= Given information =
----------------------------------------
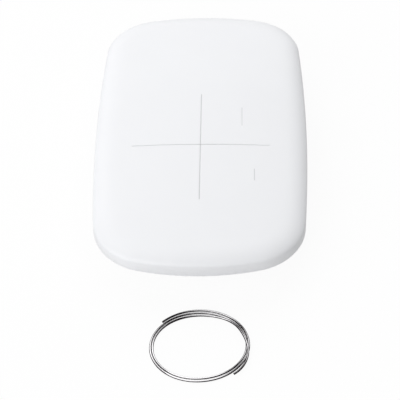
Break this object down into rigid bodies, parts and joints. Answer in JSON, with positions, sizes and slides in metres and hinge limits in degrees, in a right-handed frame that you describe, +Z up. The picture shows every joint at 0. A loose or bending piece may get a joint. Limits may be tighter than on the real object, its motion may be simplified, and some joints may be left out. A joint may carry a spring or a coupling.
{
  "type": "alarm remote control",
  "caption": "Pocket alarm remote: domed white hand piece with hidden press keys under a soft face marked by a cross, a coin-cell door behind and a thin wire key ring.",
  "frame": {"origin": "on the flat underside of the rear cover, below the middle of the body", "axes": "+X to the user's right, +Y away from the user along the body, +Z up through the keys' face"},
  "size_m": [0.037, 0.0816, 0.0098],
  "materials": {
    "soft_white": "satin",
    "white_plastic": "satin",
    "key_plastic": "matte",
    "plunger_plastic": "matte",
    "black_plastic": "matte",
    "board_green": "satin",
    "chip_black": "matte",
    "can_metal": "brushed",
    "led_lens": "clear",
    "contact_metal": "stamped",
    "cell_steel": "brushed",
    "screw_steel": "plated",
    "bar_steel": "ground",
    "ring_steel": "polished"
  },
  "bodies": {
    "housing": {"front_skin": "soft_white", "front_frame": "white_plastic", "switch_arm": "black_plastic", "switch_disarm": "black_plastic", "switch_night": "black_plastic", "switch_panic": "black_plastic", "circuit_board": "board_green", "radio_chip": "chip_black", "control_chip": "chip_black", "crystal": "can_metal", "status_led": "led_lens", "antenna": "contact_metal", "coin_cell": "cell_steel", "battery_holder": "black_plastic", "positive_clip": "contact_metal", "negative_spring": "contact_metal", "rear_cover": "white_plastic", "cover_screws": "screw_steel", "ring_bar": "bar_steel", "key_ring": "ring_steel"},
    "key_arm": {"key_arm": "key_plastic", "plunger_arm": "plunger_plastic"},
    "key_disarm": {"key_disarm": "key_plastic", "plunger_disarm": "plunger_plastic"},
    "key_night": {"key_night": "key_plastic", "plunger_night": "plunger_plastic"},
    "key_panic": {"key_panic": "key_plastic", "plunger_panic": "plunger_plastic"},
    "battery_door": {"battery_door": "white_plastic"}
  },
  "joints": [
    {"name": "press_arm", "type": "slide", "parent": "housing", "child": "key_arm", "axis": [0, 0, -1], "range_m": [0, 0.0003], "stiffness_N_per_m": 500, "springref_m": -0.001},
    {"name": "press_disarm", "type": "slide", "parent": "housing", "child": "key_disarm", "axis": [0, 0, -1], "range_m": [0, 0.0003], "stiffness_N_per_m": 500, "springref_m": -0.001},
    {"name": "press_night", "type": "slide", "parent": "housing", "child": "key_night", "axis": [0, 0, -1], "range_m": [0, 0.0003], "stiffness_N_per_m": 500, "springref_m": -0.001},
    {"name": "press_panic", "type": "slide", "parent": "housing", "child": "key_panic", "axis": [0, 0, -1], "range_m": [0, 0.0003], "stiffness_N_per_m": 500, "springref_m": -0.001},
    {"name": "door_turn", "type": "hinge", "parent": "housing", "child": "battery_door", "pos_m": [0, 0.0124, 0], "axis": [0, 0, -1], "range_deg": [0, 40]}
  ]
}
----------------------------------------
= To do =
Pick each line holding the word "bodies" out of the listing.

= Result =
Break this object down into rigid bodies, parts and joints. Answer in JSON, with positions, sizes and slides in metres and hinge limits in degrees, in a right-handed frame that you describe, +Z up. The picture shows every joint at 0. A loose or bending piece may get a joint. Limits may be tighter than on the real object, its motion may be simplified, and some joints may be left out. A joint may carry a spring or a coupling.
  "bodies": {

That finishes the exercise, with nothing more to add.